-- Start --
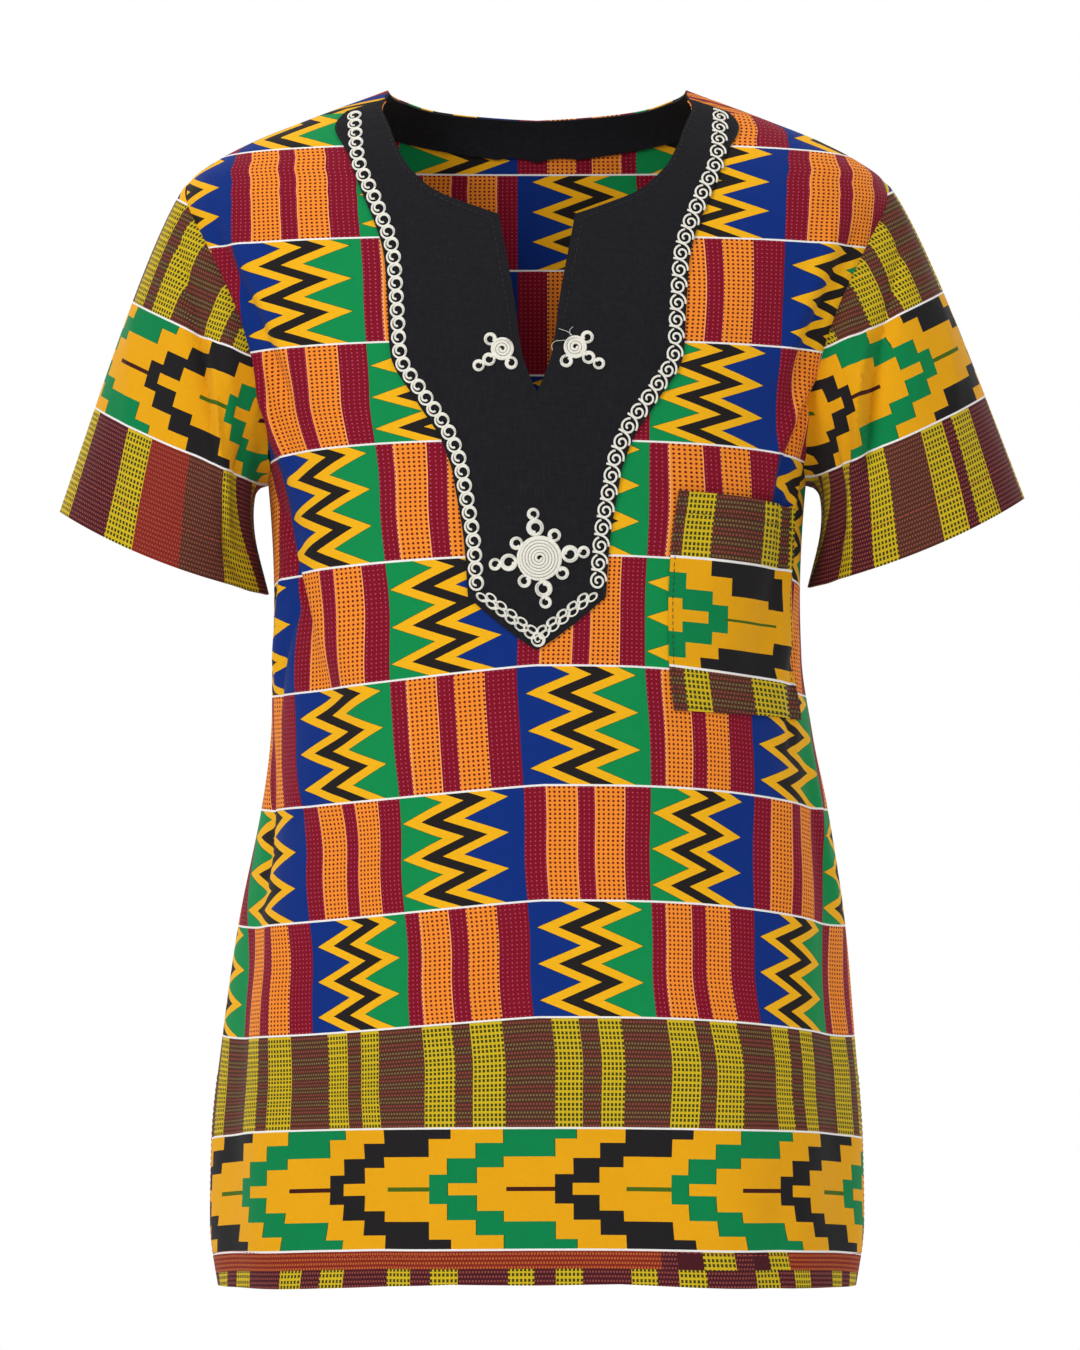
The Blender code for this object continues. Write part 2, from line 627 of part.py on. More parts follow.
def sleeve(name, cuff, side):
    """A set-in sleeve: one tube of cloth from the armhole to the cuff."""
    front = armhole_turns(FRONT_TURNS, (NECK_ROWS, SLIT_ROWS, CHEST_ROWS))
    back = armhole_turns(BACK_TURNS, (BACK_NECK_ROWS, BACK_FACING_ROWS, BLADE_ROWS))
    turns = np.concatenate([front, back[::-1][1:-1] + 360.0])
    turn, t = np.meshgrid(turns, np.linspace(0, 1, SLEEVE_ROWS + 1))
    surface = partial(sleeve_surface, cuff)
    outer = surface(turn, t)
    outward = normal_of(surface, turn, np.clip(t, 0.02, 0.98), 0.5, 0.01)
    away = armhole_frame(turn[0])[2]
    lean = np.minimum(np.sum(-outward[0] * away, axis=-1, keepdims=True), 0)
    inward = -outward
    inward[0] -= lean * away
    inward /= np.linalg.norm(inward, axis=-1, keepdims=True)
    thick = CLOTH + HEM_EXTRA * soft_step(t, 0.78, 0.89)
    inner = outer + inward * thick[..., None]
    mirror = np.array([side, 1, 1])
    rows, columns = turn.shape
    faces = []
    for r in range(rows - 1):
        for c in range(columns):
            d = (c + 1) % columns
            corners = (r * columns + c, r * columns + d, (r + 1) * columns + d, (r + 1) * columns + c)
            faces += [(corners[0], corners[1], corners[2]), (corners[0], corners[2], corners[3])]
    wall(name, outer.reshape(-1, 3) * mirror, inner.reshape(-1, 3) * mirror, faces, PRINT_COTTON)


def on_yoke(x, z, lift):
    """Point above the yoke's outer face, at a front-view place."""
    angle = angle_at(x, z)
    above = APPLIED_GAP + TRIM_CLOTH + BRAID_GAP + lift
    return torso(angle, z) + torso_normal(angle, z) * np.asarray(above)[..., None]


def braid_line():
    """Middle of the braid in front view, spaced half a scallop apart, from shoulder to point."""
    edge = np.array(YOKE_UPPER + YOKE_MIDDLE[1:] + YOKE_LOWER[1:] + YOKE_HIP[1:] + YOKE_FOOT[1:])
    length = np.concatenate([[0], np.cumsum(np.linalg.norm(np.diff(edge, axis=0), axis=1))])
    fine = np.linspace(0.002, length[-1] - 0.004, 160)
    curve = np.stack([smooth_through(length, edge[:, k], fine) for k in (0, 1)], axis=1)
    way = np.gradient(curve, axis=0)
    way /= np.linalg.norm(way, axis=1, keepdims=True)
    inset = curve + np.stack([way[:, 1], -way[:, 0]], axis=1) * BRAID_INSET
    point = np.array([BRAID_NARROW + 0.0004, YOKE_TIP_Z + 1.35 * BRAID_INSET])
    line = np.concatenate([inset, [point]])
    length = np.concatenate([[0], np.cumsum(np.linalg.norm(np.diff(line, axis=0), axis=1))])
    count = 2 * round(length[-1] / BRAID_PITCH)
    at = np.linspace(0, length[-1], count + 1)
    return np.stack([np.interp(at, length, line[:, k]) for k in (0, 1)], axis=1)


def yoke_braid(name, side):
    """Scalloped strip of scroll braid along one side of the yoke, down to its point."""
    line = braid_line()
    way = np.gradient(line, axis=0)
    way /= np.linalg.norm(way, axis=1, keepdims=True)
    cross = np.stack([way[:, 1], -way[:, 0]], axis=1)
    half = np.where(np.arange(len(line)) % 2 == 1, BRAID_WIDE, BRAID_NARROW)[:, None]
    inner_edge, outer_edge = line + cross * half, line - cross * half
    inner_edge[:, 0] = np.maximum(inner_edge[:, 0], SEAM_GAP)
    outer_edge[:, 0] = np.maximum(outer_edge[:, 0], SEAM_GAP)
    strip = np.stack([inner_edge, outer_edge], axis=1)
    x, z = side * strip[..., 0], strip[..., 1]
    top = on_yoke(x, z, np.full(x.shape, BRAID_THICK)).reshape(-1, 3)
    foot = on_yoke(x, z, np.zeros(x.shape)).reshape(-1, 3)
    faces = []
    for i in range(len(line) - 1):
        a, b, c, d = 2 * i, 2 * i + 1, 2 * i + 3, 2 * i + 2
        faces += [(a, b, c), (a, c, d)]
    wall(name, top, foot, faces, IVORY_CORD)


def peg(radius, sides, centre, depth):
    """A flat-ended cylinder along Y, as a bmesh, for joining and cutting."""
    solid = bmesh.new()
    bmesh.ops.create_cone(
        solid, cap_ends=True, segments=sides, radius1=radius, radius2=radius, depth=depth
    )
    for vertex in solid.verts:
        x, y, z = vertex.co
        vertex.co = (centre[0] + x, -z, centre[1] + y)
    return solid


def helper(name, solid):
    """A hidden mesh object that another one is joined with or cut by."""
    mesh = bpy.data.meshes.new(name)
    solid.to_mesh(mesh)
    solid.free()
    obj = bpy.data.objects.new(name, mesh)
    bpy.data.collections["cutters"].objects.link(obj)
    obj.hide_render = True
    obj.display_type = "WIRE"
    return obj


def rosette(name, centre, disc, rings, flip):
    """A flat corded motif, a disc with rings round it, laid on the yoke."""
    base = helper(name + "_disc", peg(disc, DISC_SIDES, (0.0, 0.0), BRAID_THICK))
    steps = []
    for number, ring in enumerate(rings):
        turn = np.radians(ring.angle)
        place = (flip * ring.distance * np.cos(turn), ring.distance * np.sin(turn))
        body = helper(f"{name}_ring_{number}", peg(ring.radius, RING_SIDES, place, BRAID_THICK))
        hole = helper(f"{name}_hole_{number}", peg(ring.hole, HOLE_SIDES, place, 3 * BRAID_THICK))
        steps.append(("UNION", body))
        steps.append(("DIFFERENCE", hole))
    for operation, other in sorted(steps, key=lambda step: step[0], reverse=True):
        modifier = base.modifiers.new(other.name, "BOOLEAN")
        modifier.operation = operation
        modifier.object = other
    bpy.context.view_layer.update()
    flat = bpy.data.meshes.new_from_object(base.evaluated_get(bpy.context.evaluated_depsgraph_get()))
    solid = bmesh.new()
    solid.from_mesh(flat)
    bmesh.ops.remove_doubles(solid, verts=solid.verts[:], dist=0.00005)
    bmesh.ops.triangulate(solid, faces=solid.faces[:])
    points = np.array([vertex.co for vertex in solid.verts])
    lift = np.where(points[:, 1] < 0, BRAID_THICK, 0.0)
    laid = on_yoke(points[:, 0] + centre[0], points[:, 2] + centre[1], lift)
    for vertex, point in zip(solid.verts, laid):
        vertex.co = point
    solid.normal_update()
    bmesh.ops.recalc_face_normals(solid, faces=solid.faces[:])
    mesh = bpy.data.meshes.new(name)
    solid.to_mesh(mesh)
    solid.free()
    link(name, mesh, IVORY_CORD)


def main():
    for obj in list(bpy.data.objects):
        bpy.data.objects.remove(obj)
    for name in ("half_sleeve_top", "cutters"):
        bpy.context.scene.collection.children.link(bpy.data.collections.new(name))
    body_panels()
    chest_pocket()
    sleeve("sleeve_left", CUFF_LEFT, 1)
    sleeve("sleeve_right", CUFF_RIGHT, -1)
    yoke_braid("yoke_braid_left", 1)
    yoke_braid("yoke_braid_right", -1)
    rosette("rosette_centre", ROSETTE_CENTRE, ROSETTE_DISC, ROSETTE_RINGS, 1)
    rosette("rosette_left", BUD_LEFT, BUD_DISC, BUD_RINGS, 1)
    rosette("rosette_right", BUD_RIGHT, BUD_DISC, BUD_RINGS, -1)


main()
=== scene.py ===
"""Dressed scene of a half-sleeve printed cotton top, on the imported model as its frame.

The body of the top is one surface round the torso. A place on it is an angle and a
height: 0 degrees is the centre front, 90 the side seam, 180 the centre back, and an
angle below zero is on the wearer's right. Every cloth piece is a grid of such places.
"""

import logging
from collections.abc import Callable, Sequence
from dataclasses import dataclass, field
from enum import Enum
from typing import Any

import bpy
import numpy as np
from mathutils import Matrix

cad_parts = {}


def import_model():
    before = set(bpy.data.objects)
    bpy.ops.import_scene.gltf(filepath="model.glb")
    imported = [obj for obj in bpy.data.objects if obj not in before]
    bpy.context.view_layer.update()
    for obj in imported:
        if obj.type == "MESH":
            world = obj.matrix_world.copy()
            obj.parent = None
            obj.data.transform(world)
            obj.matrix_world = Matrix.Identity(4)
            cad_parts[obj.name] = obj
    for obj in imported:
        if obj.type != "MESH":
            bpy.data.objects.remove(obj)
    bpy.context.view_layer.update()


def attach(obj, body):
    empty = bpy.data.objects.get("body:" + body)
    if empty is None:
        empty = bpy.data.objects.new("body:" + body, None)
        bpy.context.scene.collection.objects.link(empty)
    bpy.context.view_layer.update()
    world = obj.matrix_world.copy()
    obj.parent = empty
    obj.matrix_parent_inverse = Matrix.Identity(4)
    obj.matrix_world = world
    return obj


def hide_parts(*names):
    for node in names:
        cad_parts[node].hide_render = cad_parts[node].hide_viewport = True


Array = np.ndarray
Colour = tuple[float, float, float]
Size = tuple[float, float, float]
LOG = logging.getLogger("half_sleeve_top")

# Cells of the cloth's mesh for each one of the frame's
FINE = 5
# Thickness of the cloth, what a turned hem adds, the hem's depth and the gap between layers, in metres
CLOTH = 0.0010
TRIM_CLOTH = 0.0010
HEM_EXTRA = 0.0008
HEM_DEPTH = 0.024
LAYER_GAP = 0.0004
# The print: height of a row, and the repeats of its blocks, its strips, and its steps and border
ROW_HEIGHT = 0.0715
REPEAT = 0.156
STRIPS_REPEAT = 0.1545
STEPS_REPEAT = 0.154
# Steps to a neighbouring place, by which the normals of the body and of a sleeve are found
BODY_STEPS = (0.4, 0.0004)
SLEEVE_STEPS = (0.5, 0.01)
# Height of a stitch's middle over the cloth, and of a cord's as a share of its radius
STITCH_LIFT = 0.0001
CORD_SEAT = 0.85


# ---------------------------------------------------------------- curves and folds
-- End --
### Aim
Quote exactly the stretch of lines above that starts at the first one and ends at the line with "return torso(angle, z)", and nothing beyond it.

### The answer
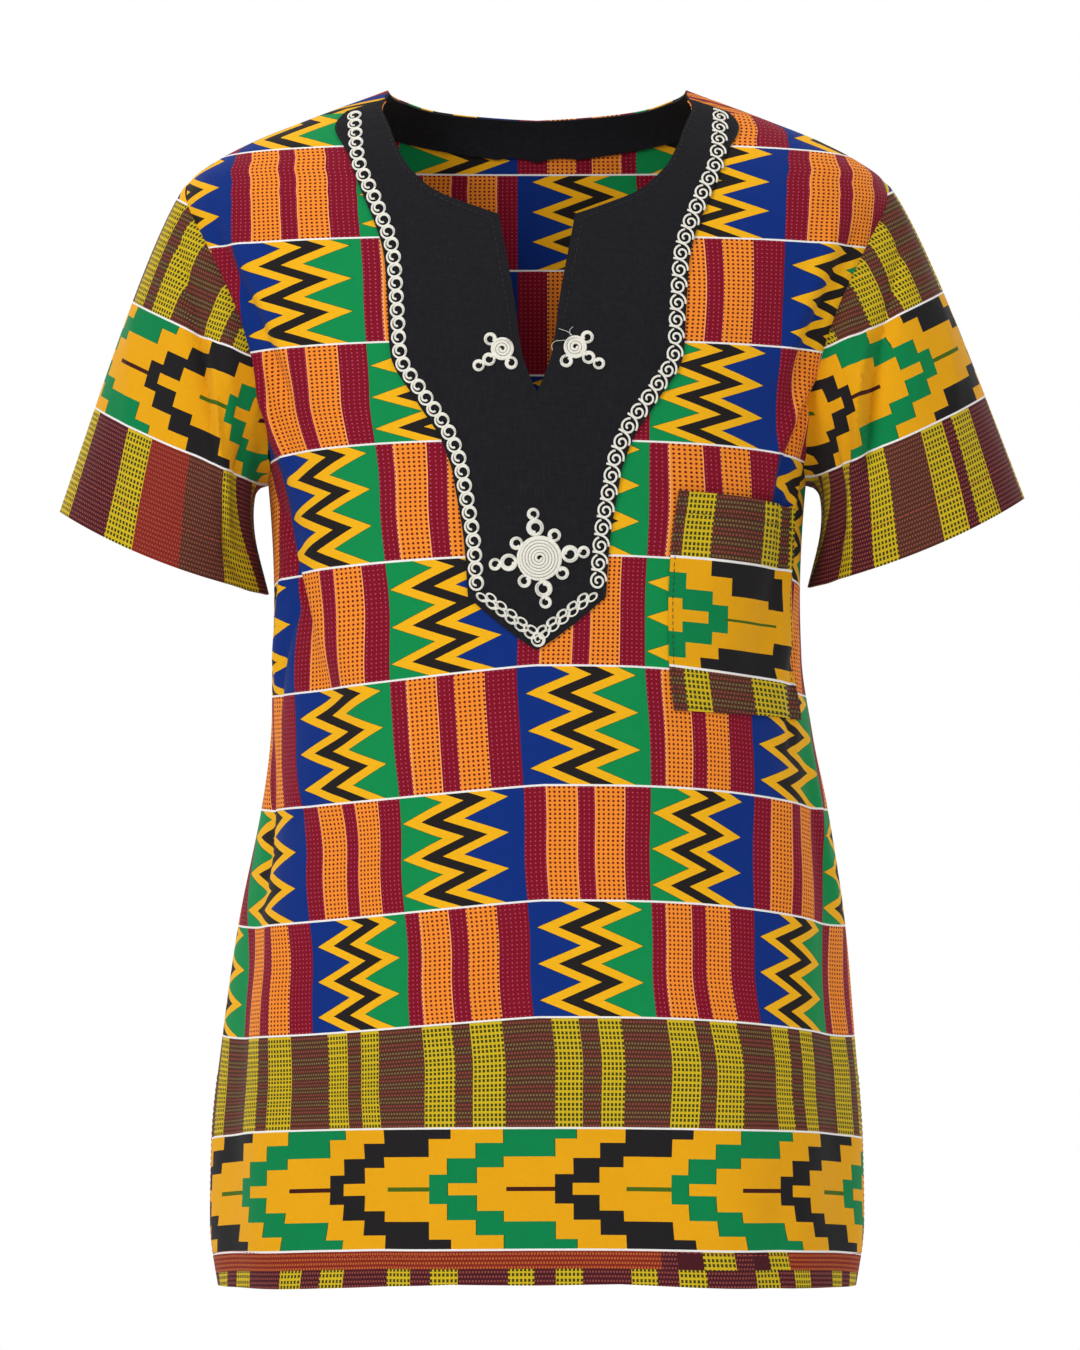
The Blender code for this object continues. Write part 2, from line 627 of part.py on. More parts follow.
def sleeve(name, cuff, side):
    """A set-in sleeve: one tube of cloth from the armhole to the cuff."""
    front = armhole_turns(FRONT_TURNS, (NECK_ROWS, SLIT_ROWS, CHEST_ROWS))
    back = armhole_turns(BACK_TURNS, (BACK_NECK_ROWS, BACK_FACING_ROWS, BLADE_ROWS))
    turns = np.concatenate([front, back[::-1][1:-1] + 360.0])
    turn, t = np.meshgrid(turns, np.linspace(0, 1, SLEEVE_ROWS + 1))
    surface = partial(sleeve_surface, cuff)
    outer = surface(turn, t)
    outward = normal_of(surface, turn, np.clip(t, 0.02, 0.98), 0.5, 0.01)
    away = armhole_frame(turn[0])[2]
    lean = np.minimum(np.sum(-outward[0] * away, axis=-1, keepdims=True), 0)
    inward = -outward
    inward[0] -= lean * away
    inward /= np.linalg.norm(inward, axis=-1, keepdims=True)
    thick = CLOTH + HEM_EXTRA * soft_step(t, 0.78, 0.89)
    inner = outer + inward * thick[..., None]
    mirror = np.array([side, 1, 1])
    rows, columns = turn.shape
    faces = []
    for r in range(rows - 1):
        for c in range(columns):
            d = (c + 1) % columns
            corners = (r * columns + c, r * columns + d, (r + 1) * columns + d, (r + 1) * columns + c)
            faces += [(corners[0], corners[1], corners[2]), (corners[0], corners[2], corners[3])]
    wall(name, outer.reshape(-1, 3) * mirror, inner.reshape(-1, 3) * mirror, faces, PRINT_COTTON)


def on_yoke(x, z, lift):
    """Point above the yoke's outer face, at a front-view place."""
    angle = angle_at(x, z)
    above = APPLIED_GAP + TRIM_CLOTH + BRAID_GAP + lift
    return torso(angle, z) + torso_normal(angle, z) * np.asarray(above)[..., None]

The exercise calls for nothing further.